#SevenGratitudes is a weekly gratitude practice for the enlivening of my soul, a deepening engagement with the world, and simple encouragement for anyone who stops by.
Thanks for being here.
This week I am grateful…
For my Thor Ragnarok experience.
Three great things:
Thor was funny,
my friends were there,
and the Coke ICEE situation was, you know, SELF-SERVE & FREE REFILLS.
I still might be rattling from the sugar and caffeine, but, gracious, I had a good time at the movies last Friday. Thor’s my favorite male superhero—though he better watch his footing when the new Black Panther stuff comes out in a few months!—and I have been anticipating the fresh tone of Ragnarok since its first trailer dropped.

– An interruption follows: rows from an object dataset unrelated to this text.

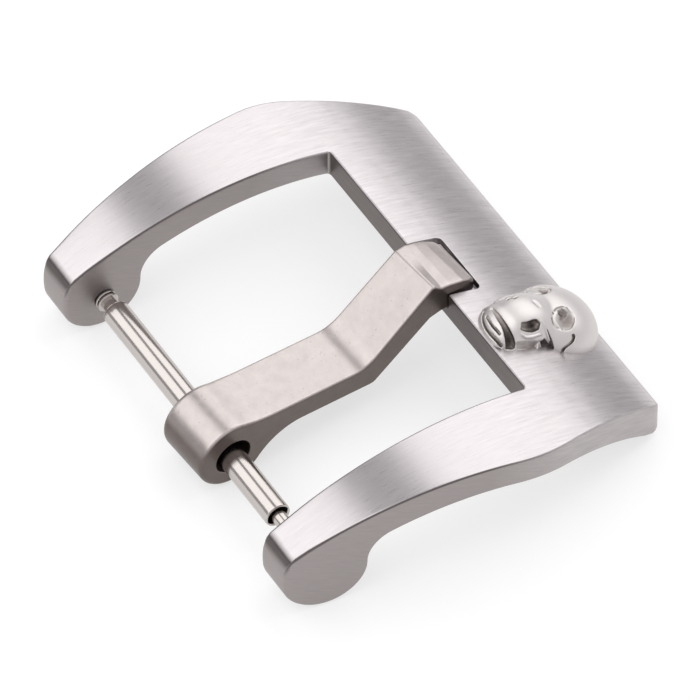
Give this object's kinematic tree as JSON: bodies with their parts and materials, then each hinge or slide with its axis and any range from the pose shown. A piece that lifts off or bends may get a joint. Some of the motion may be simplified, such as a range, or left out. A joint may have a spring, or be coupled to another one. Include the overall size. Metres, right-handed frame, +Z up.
{
  "type": "watch strap buckle",
  "caption": "Arched pin buckle frame with a kinked swinging tongue on a sprung cross bar and a small raised skull on the front bar.",
  "frame": {"origin": "on the spring bar's axis, in the middle of the gap between the two lugs", "axes": "+X along the spring bar towards the half of the front bar that carries the skull, +Y forward from the spring bar to the front bar, +Z up"},
  "size_m": [0.0346, 0.0283, 0.0079],
  "materials": {
    "brushed_frame": "stainless steel, brushed from front to back on the upper faces, semi-polished in the window",
    "cast_ornament": "cast stainless steel, bright, with darkened hollows",
    "satin_tongue": "cast stainless steel, satin, slightly warm",
    "polished_bar": "turned stainless steel tube, polished",
    "polished_pins": "turned stainless steel, polished",
    "spring_wire": "drawn spring steel wire"
  },
  "bodies": {
    "frame": {"buckle_frame": "brushed_frame", "skull_ornament": "cast_ornament"},
    "tongue": {"tongue": "satin_tongue"},
    "spring_bar": {"spring_bar_tube": "polished_bar", "spring_bar_coil": "spring_wire"},
    "left_pin": {"spring_bar_pin_left": "polished_pins"},
    "right_pin": {"spring_bar_pin_right": "polished_pins"}
  },
  "joints": [
    {"name": "tongue_hinge", "type": "hinge", "parent": "frame", "child": "tongue", "pos_m": [0, 0, 0], "axis": [1, 0, 0], "range_deg": [0, 150]},
    {"name": "spring_bar_turn", "type": "hinge", "parent": "frame", "child": "spring_bar", "pos_m": [0, 0, 0], "axis": [1, 0, 0], "continuous": true},
    {"name": "left_pin_slide", "type": "slide", "parent": "spring_bar", "child": "left_pin", "axis": [1, 0, 0], "range_m": [0, 0.00075], "stiffness_N_per_m": 400, "deforming": ["spring_bar_coil"]},
    {"name": "right_pin_slide", "type": "slide", "parent": "spring_bar", "child": "right_pin", "axis": [-1, 0, 0], "range_m": [0, 0.00075], "stiffness_N_per_m": 400, "deforming": ["spring_bar_coil"]}
  ]
}
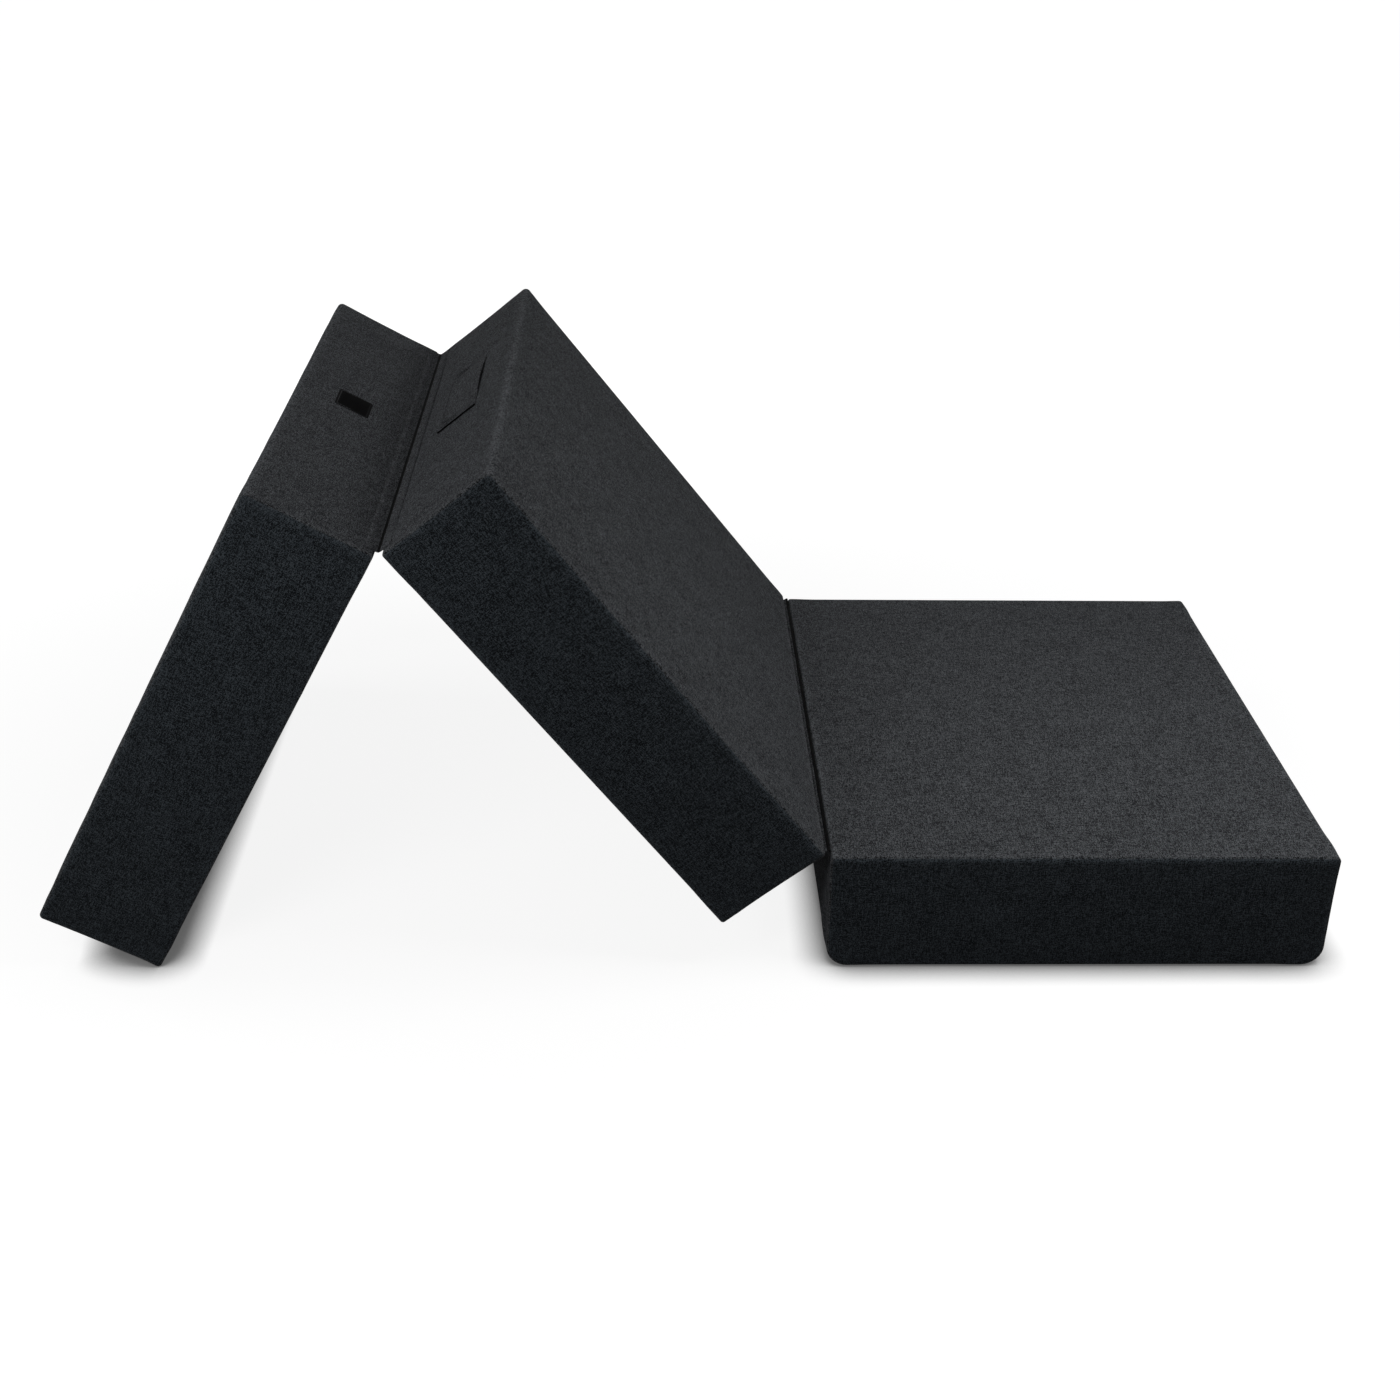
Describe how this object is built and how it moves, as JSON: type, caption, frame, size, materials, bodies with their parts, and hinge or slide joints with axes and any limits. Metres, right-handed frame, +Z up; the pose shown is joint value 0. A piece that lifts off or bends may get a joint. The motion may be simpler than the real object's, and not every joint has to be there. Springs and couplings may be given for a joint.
{
  "type": "folding mattress",
  "caption": "Tri-fold foam mattress in zipped fabric covers, standing part folded, with a hook patch and a sewn handle on its facing ends.",
  "frame": {"origin": "middle of the underside of the lying base panel, on the floor", "axes": "+X along the bed, from the tent of the middle and end panels towards the base panel's free end; +Y across the bed to its back; +Z up"},
  "size_m": [1.5982, 0.7921, 0.6512],
  "materials": {
    "cover_fabric": "matte",
    "border_fabric": "matte",
    "support_foam": "matte",
    "comfort_foam": "matte",
    "hook_tape": "matte",
    "zip_tape": "matte",
    "zip_nylon": "satin",
    "zip_metal": "satin"
  },
  "bodies": {
    "base": {"base_support_foam": "support_foam", "base_comfort_foam": "comfort_foam", "base_cover": "cover_fabric", "base_front_border": "border_fabric", "base_rear_border": "border_fabric", "base_zip_tape_upper": "zip_tape", "base_zip_tape_lower": "zip_tape", "base_zip_coil_upper": "zip_nylon", "base_zip_coil_lower": "zip_nylon", "fold_one_strip": "cover_fabric"},
    "middle": {"middle_support_foam": "support_foam", "middle_comfort_foam": "comfort_foam", "middle_cover": "cover_fabric", "middle_front_border": "border_fabric", "middle_rear_border": "border_fabric", "middle_zip_tape_upper": "zip_tape", "middle_zip_tape_lower": "zip_tape", "middle_zip_coil_upper": "zip_nylon", "middle_zip_coil_lower": "zip_nylon", "carry_handle": "cover_fabric", "fold_two_strip": "cover_fabric"},
    "end": {"end_support_foam": "support_foam", "end_comfort_foam": "comfort_foam", "end_cover": "cover_fabric", "end_front_border": "border_fabric", "end_rear_border": "border_fabric", "end_zip_tape_upper": "zip_tape", "end_zip_tape_lower": "zip_tape", "end_zip_coil_upper": "zip_nylon", "end_zip_coil_lower": "zip_nylon", "hook_patch": "hook_tape"},
    "base_slider": {"base_zip_slider": "zip_metal"},
    "base_pull": {"base_zip_pull": "zip_metal"},
    "middle_slider": {"middle_zip_slider": "zip_metal"},
    "middle_pull": {"middle_zip_pull": "zip_metal"},
    "end_slider": {"end_zip_slider": "zip_metal"},
    "end_pull": {"end_zip_pull": "zip_metal"}
  },
  "joints": [
    {"name": "fold_one", "type": "hinge", "parent": "base", "child": "middle", "pos_m": [-0.317, 0, 0.1623], "axis": [0, 1, 0], "range_deg": [-51.3, 128.7], "deforming": ["fold_one_strip"]},
    {"name": "fold_two", "type": "hinge", "parent": "middle", "child": "end", "pos_m": [-0.84179, 0, 0.55488], "axis": [0, -1, 0], "range_deg": [-113.18, 66.81], "deforming": ["fold_two_strip"]},
    {"name": "base_zip", "type": "slide", "parent": "base", "child": "base_slider", "axis": [-1, 0, 0], "range_m": [0, 0.545], "deforming": ["base_zip_coil_upper", "base_zip_coil_lower"]},
    {"name": "base_zip_tab", "type": "hinge", "parent": "base_slider", "child": "base_pull", "pos_m": [0.2727, 0.3966, 0.08], "axis": [0, 0, 1], "range_deg": [0, 180]},
    {"name": "middle_zip", "type": "slide", "parent": "middle", "child": "middle_slider", "axis": [-0.6252, 0, 0.7804], "range_m": [0, 0.545], "deforming": ["middle_zip_coil_upper", "middle_zip_coil_lower"]},
    {"name": "middle_zip_tab", "type": "hinge", "parent": "middle_slider", "child": "middle_pull", "pos_m": [-0.40893, 0.3966, 0.14542], "axis": [0.7804, 0, 0.6252], "range_deg": [0, 180]},
    {"name": "end_zip", "type": "slide", "parent": "end", "child": "end_slider", "axis": [0.4713, 0, 0.882], "range_m": [0, 0.545], "deforming": ["end_zip_coil_upper", "end_zip_coil_lower"]},
    {"name": "end_zip_tab", "type": "hinge", "parent": "end_slider", "child": "end_pull", "pos_m": [-1.19209, 0.3966, 0.07289], "axis": [0.882, 0, -0.4713], "range_deg": [0, 180]}
  ]
}
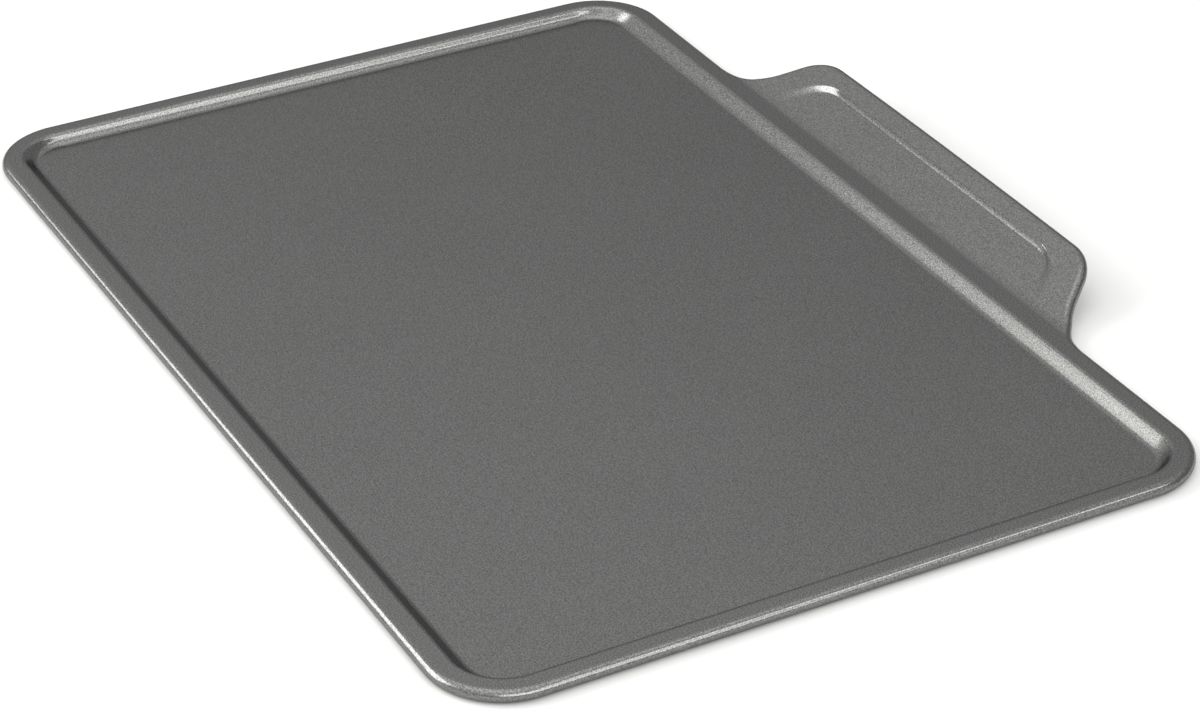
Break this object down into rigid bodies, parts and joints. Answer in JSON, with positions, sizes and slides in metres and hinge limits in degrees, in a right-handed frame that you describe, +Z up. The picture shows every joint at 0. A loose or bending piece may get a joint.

Definitely did not disappoint.
I heard on NPR that in Norse mythology Ragnarok means, basically, apocalypse. It is the death of the universe that cannot be avoided, but it also is never the end of the universe. Ragnarok is only one part of the rhythmic, never-ending cycle of ultimate reality.
The Marvel film played with Ragnarok’s meaning.
There were some chilly moments when Death looked like imperial colonialism and unchecked ambition. Other times she looked like a duped daughter.
While I watched I wondered, since death and life are necessary to one another in our world, if Thor would somehow learn to redirect Death’s misunderstood or misinterpreted purposes in order to live and reign alongside his sister, the goddess of death...
That did not quite happen (find me if you wanna talk though some feminist critique; Hela was kinda Lady Babylon-y), but I will say that the story was very good.
In the end, the Ragnarok itself was costly, but, somehow, good.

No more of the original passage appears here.